In <https://lkml.kernel.org/r/20181114220744.GB4044@brain-police> Will pointed out that get_irq_regs() might return NULL. This can make certain things go boom in kdb / kgdb. Specifically if you simulate get_irq_regs() returning NULL then typing "cpu 1" in kdb goes boom.
We should try to find a way to make this more robust.
I _think_ one way would be to just use kgdb_breakpoint() on each of the rounded up CPUs. This would definitely give us some pt_regs() and would be robust.
...one problem is that having a kgdb_breakpoint() in kgdb_call_nmi_hook() seems to confuse kgdb, but presumably that could be worked around.

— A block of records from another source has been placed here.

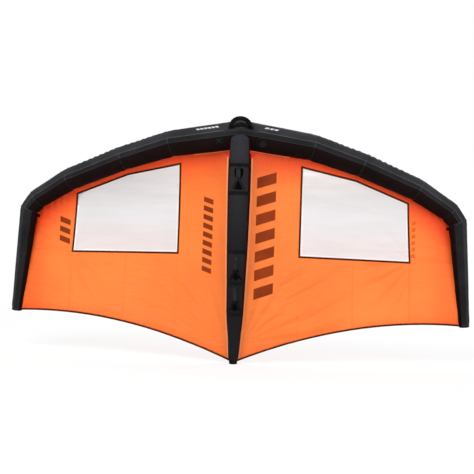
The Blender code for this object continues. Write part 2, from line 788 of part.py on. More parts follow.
def front_handle(rubber, black):
    """Arched grip with round ends that turn on the line through its feet, and a sewn tab under each end."""
    foot, span = front_foot()
    lean = Vector((0, -math.sin(FRONT_LEAN), math.cos(FRONT_LEAN)))
    across = Vector((1, 0, 0))
    centre = Vector((0, foot.y, foot.z))
    points = []
    radii = []
    for step in range(FRONT_ARCH_STEPS + 1):
        angle = math.pi * step / FRONT_ARCH_STEPS
        points.append(centre + across * foot.x * math.cos(angle) + lean * FRONT_HEIGHT * math.sin(angle))
        radii.append(FRONT_GRIP_RADIUS)
    for step in range(1, FRONT_END_STEPS + 1):
        angle = FRONT_END_TURN * step / FRONT_END_STEPS
        drop = lean * FRONT_GRIP_RADIUS * math.sin(angle)
        points.insert(0, centre + across * foot.x - drop)
        points.append(centre - across * foot.x - drop)
        radii.insert(0, FRONT_GRIP_RADIUS * math.cos(angle))
        radii.append(FRONT_GRIP_RADIUS * math.cos(angle))
    work = tube(points, radii, GRIP_SIDES_SETTING, True)
    place("front_handle_grip", work, rubber, pivot=centre)
    for side in ("left", "right"):
        low = span - FRONT_TAB_WIDTH / 2
        skin = edge_skin(low, low + FRONT_TAB_WIDTH, FRONT_TAB_LOW, FRONT_TAB_HIGH, GAP)
        tab = place(f"front_handle_tab_{side}", sided(skin, side), black)
        thicken(tab, PATCH, 1)


def stitch_patch(black):
    """Webbing square sewn on the left of the strut."""
    low = STITCH_PATCH_REACH - STITCH_PATCH_HALF_WIDTH
    high = STITCH_PATCH_REACH + STITCH_PATCH_HALF_WIDTH
    clock_low = STITCH_PATCH_CLOCK - STITCH_PATCH_HALF_ANGLE
    clock_high = STITCH_PATCH_CLOCK + STITCH_PATCH_HALF_ANGLE
    patch = place("stitch_patch", flip(edge_skin(low, high, clock_low, clock_high, GAP)), black)
    thicken(patch, PATCH, 1)


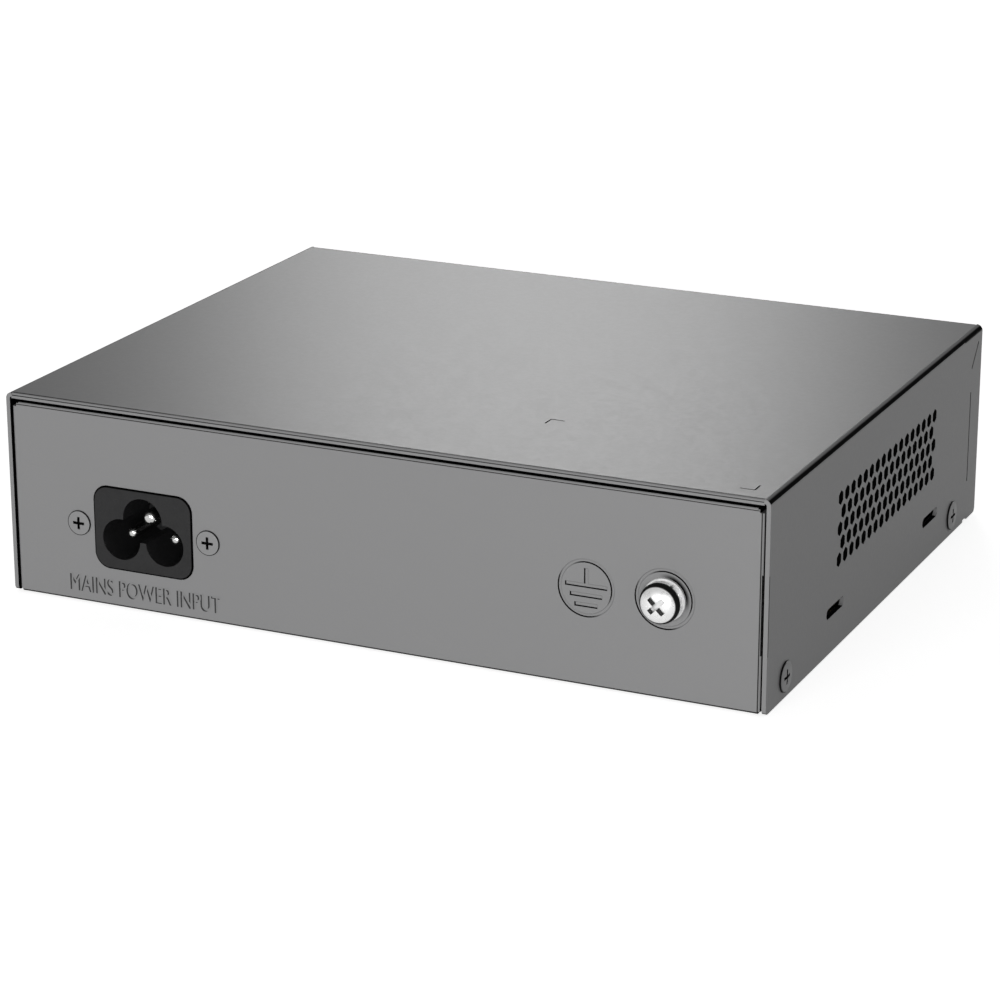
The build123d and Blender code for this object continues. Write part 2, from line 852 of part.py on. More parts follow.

...another problem is that due to bug #908721 we can't backtrace past the IPI interrupt. That's not so great.
---
This isn't a terribly high priority issue since
A) It seems very uncommon for smp_call_function_single_async() to call its callback in a context other than from an IPI interrupt. As far as I can tell the only place we call the callback (assuming we aren't targetting the same CPU that calls smp_call_function_single_async()) is from flush_smp_call_function_queue(). ...and the only place that calls flush_smp_call_function_queue() besides the IPI interrupt is smpcfd_dying_cpu(). CPUs don't seem to go down too often and kgdb is already in a bit of trouble in such a case. See bug #908722
B) Even if get_irq_regs() returns NULL things don't go boom too fast. I can still drop in the debugger and backtrace on the crashing CPU. I can still go over to kgdb and debug the system with gdb.
---
It would still be nice to fix this.